I thought the plot was fast paced for a book of its time. As far as my knowledge and opinion stretch, stories written within the 19th century usually evolve slower than this one seems to, but I could be completely naïve thinking that. Anyway, this pleased me because as much as I love the classics, I do find it a bit monotonous at times to go through pages of descriptions and conversations without anything really explosive happening. Well, Treasure Island truly is a full-on adventure from beginning to end; something new happens whenever a page is turned.

And the characters? What can I say apart from that they are all pretty extraordinary. I loved reading/hearing all the 'shiver me timbers', 'pieces of eight', and the talk of pirates completely drunk on rum! If I had to pick a favourite character, I would have to say Long John Silver, even though I couldn't figure his shifting personality out (which is probably how the author intended it in the first place).

I would definitely recommend Treasure Island to you if you love a book with some diverse characters and first class adventure. And I would especially encourage you to read it if you’re a fan of the Pirates of the Caribbean series. It’s obvious that the creative staff working on those films (and the Disneyland ride) took a bunch of inspiration from Treasure Island – I found it pretty entertaining as I read on of how many parallels there seem to be! But I won’t point out the particulars just in case I spoil something for somebody out there!
Overall, an extremely enjoyable read. I'm very glad that I finally got around to reading this classic!

Wednesday, 22 June 2011

Blog update

So many changes and developments have happened the past few days! Firstly, a big hello and thank you to all my new followers! I hope you enjoy reading what I have to say here. I'm certainly going to try my best to keep life between pages fresh and interesting for you. 

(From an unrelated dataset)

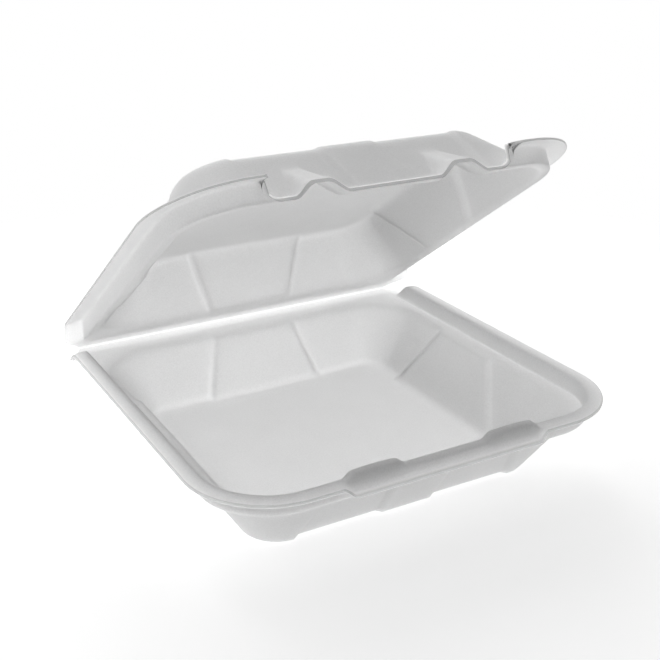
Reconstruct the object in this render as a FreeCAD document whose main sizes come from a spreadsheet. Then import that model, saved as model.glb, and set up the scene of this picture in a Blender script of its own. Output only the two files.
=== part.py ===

You may have noticed some cosmetic changes to the blog. This'll be the last time I re-design the layout. Well, at least for a while! I've tried to make it as simple, light and inviting as possible so you guys can navigate around quickly and perhaps enjoy the blog more.

I've also decided to hold a giveaway when I reach 100 followers. So please tell your friends to visit and subscribe! :-))

Lastly, there is now a Twitter page for life between pages which you can follow here: @lifebetween
That's all for now. Back to Treasure Island!

Monday, 20 June 2011

Currently Reading: Treasure Island by Robert Louis Stevenson

When young Jim Hawkins discovers a treasure map in a pirate’s chest in his parents’ inn, he is drawn into a world of danger and adventure. He joins the crew setting sail to the Caribbean to seek out the booty and over the course of the voyage confronts mutiny, murder and the charismatic and devious Long John Silver.

Indeed, first up is the high seas pirate adventure novel Treasure Island by Robert Louis Stevenson!

I'm already part-way through the story, so I thought it would be perfect to just keep going and make this my first official book for this blog! Being a fan of pirate films and other swash-buckling outlets, I have been excited to read this legendary story. I must admit though that the first thing that drew me towards it was the pretty cover! Yup, I'm one of those readers who can be swayed by artwork. But can you blame me? Vintage use such beautiful and inspiring covers to draw in readers. I'm glad to see their range expanding within bookshops.

Speaking of which, does anybody else desperately miss Borders bookstore? Trips to Oxford really aren't the same anymore without them! I spent hours in there browsing the books and magazines while leisurely sipping a Starbucks vanilla latte. I mean, Waterstones are great, but to me they don't offer the same full experience that Borders did. Every time I walk past their former store location (that's now been turned into a massive Tescos Metro) I can't help but feel sad and overly nostalgic. This may seem dramatic, but it's like an old friend has left and can never come back, but nevertheless you still look for them in the crowd hoping to see their face! I was pretty attached to that store. Oh well... that's what a recession can do for you. Damn economic downturn.

But I digress. Treasure Island it is! Hoist the sails, me hearties!